Now to do up an engine right, your block, crank, heads, rods & pistons need to be checked for wear and damage.  things like journal diameter and cylinder bore wear and taper. if you do not have the machinist’s tooling to do it, find a GOOD machine shop(which can be hard to do) . if you are building a high dollar power plant, you should definitely have the block, crank, and heads magna-fluxed for cracks that cannot be seen by the naked eye. pretty much in my book any engine that will see over 350hp/ 5000rpm OR serious amounts of abuse should be checked. things like lifter valley crack can become major deals the more you push an engine to the limit.

 NOW, does this mean you cannot build an engine without a trip to the machine shop- of course not. in my case i started with a great core and have a 500$ budget to get the thing running, and it will not see serious abuse. if the machine shop is out of the question for whatever the reason….usually cost….here’s a list of things not to forget while tearing down, inspecting, and re-assembling you short block :

– i always check all 8 bores with a bore gauge for size and taper due to wear. visually check for pitting and wear to the top of the cylinder. slight ridge-ring is not a definite sign of needing machine work. a ridge reamer can take care of a lot of it. as a personal rule if it is over .010″ of wear you really ought to consider boring it out….however if you are building a loose derby motor, ring seal is not quite as critical so .010″-.015″ is not all bad. in that case the engine i built to run extremely hot and will actually run better as it runs hotter due to the tolerances tightening up. it’s a fine line- too much and you will have piston slap.

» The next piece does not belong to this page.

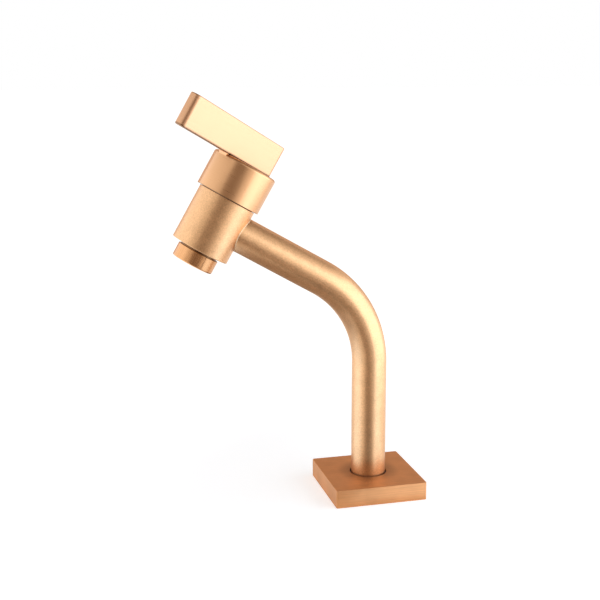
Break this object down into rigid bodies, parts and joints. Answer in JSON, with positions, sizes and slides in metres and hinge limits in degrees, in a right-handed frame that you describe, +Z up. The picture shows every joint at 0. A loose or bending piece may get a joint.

-always check the journals on the crankshaft with a micrometer and visibly look for hard wear and damage. you are checking for undersize and taper. if the bearings look bad- chances are the crank is screwed. even if it looks good, if your engine was making noise CHECK IT!  you never know when someone else has been into an engine haf-assed the assy with the wrong size bearings at some point in the past and it bites you in the ass(it happened to me years ago). if your sizes are not to factory spec, look over the crank for any markings on the ends. machine shops usually stamp an undersize on one end of the crank on the counterweight.

-check your pistons and the old rings. look for stuck rings. clean any and all carbon from the ring grooves with a piston ring groove cleaner so your new rings will not jam between the cylinder walls. make sure piston pins are free. check the rods for blue marks….some discoloration of the rods is fairly normal, blue indicates heat damage and it must be replaced.

-if you had spun main bearings or severe bearing damage, the alignment bore of the crankshaft in the block could be compromised and you will need to make a trip to the machine shop, or shit can the block if you have a pile of cores….LOL!

-if you are not replacing the camshaft take a pair of calipers and check EVERY lobe for wear. 90% of the time you will find one that is not up to snuff. always replace the timing chain. always dial in your camshaft. if you do not know how to do this- learn how to. over half of the timing chains on the market are not accurate, and camshafts may or may not be ground retarded in the timing from the get go. you can lose incredible amounts of performance because of this! on some applications it can cost you an engine at start up cause the valves hit the pistons!!

-stick your new piston rings into at least one of your cylinders with a piston to center them and check your piston ring end gap. excessive gap for a derby engine is not hyper critical. you just don’t want it to bind.

-if you are going to run it over 5000 rpm on a regular basis, having your rotating assy balanced is a good idea. if you are changing hard parts like rods & pistons and they are not factory replacement, you should definitely have everything re-balanced. new and oversize pistons are suppose to come from the manufacture already weighted to a factory piston weigh, but the quality control on some of these parts can be a little left to be desired.

-when you are installing engine bearings, do not touch the bearings with your fingers if you can help it. the acid from your fingers can put marks on the bearings. i put a glob of lubri-plate engine assy lube in the middle of the bearing and put it together. S3700149you don’t have to lick the bearings and fondle em like your having sex, you just need to throw some on there so it isn’t dry! i also use two pieces of 3/8″ fuel line with dowel rods stuck inside to not only guide the rod ends onto the crankshaft, but it also holds the bearings into the rod ends so they don’t fall out onto the floors while you are trying to install the pistons into the block leaving both hands free to run the piston ring compressor. always use red loctite on the connecting rod nuts.